In our review of the literature, we found an increasing trend of Hmong adopting a grandfather’s names as new surnames, for example: Lyfoung, Lynoulu, Bliatout …(see online supplementary appendix C). The utilisation of Hmong grandfather names is new in the Hmong community. We suggest updating the reference list with the new grandfather surnames in the algorithm as they are being adopted. The use of a Hmong expert to verify this variation and other variables that can validate a Hmong name, for example, the distinct spelling of a Hmong name, enhanced our ability to identify Hmong names. Additionally, we found the EHR to be inconsistent in how data on race, ethnicity and language were collected despite policies encouraging the data collection including the administration of a race/ethnicity questionnaire.

The inconsistency of gathering race/ethnicity data in EHR is a continual challenge.

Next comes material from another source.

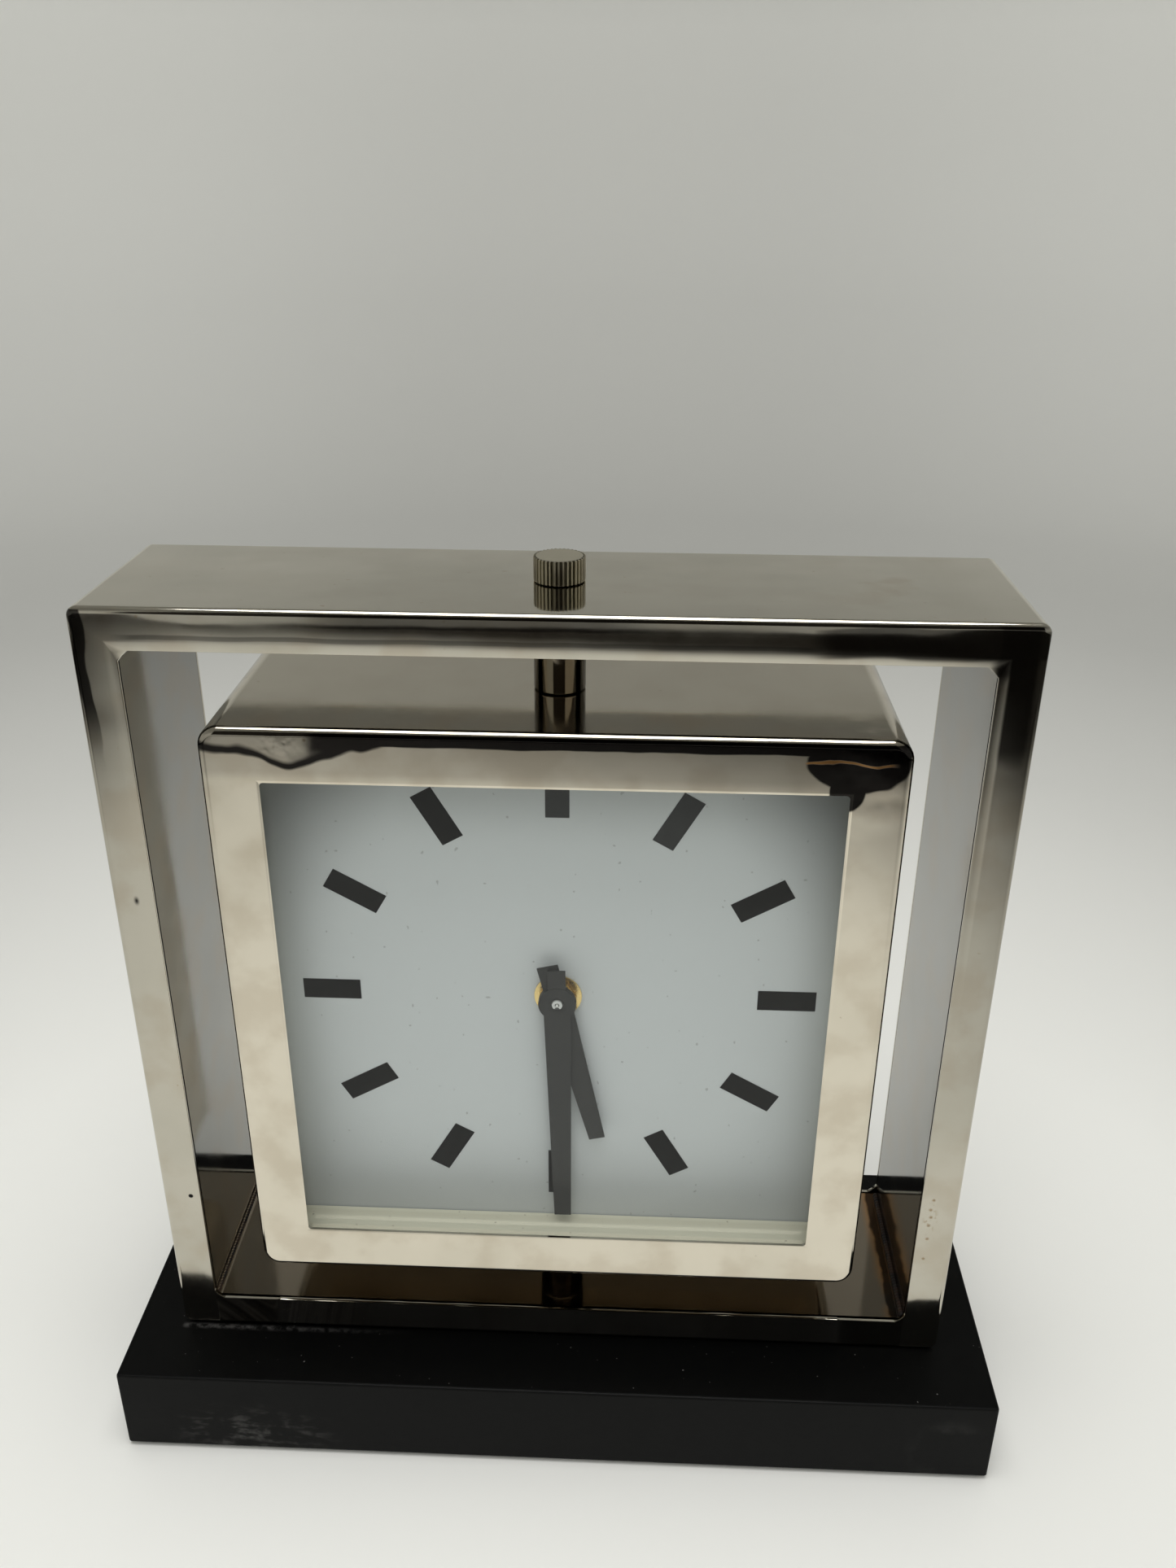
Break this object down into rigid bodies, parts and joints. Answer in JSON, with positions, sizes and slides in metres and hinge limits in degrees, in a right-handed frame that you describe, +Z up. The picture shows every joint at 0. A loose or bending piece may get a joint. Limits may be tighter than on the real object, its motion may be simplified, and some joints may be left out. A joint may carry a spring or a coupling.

The NAPIIA includes the utilisation of maiden name as an additional variable; however, the EHR we examined did not contain maiden names. The absence of maiden names information in the EHR examined could lead to underestimation of the sensitivity of NAPIIA to infer Hmong ethnicity. Furthermore, although the race/ethnicity questionnaire was administered to every patient, it was not mandatory for every patient to provide a response. Therefore, this information may not have been captured in the EHR or captured correctly. Adhering to completion of the questionnaire for every Hmong person and entering every questionnaire into the EHR could increase the sensitivity of the method. However, the resulting estimation could be biassed because those who do not complete the questionnaire might identify with a different ethnicity other than Hmong.

Conclusion

The applicability of the NAPIIA to a multitude of Asian subgroups can advance Asian health disparity research by enabling researchers to disaggregate Asian data and unmask health challenges of different Asian subgroups. The use of name lists to infer ethnicity is a useful tool; however, it cannot be used exclusively to identify ethnicity. EHRs need to include complete data on self-reported patient ethnicity in order to identify demographic patterns of disease risk and treatment outcomes, and to facilitate the development of individual and culturally tailored healthcare.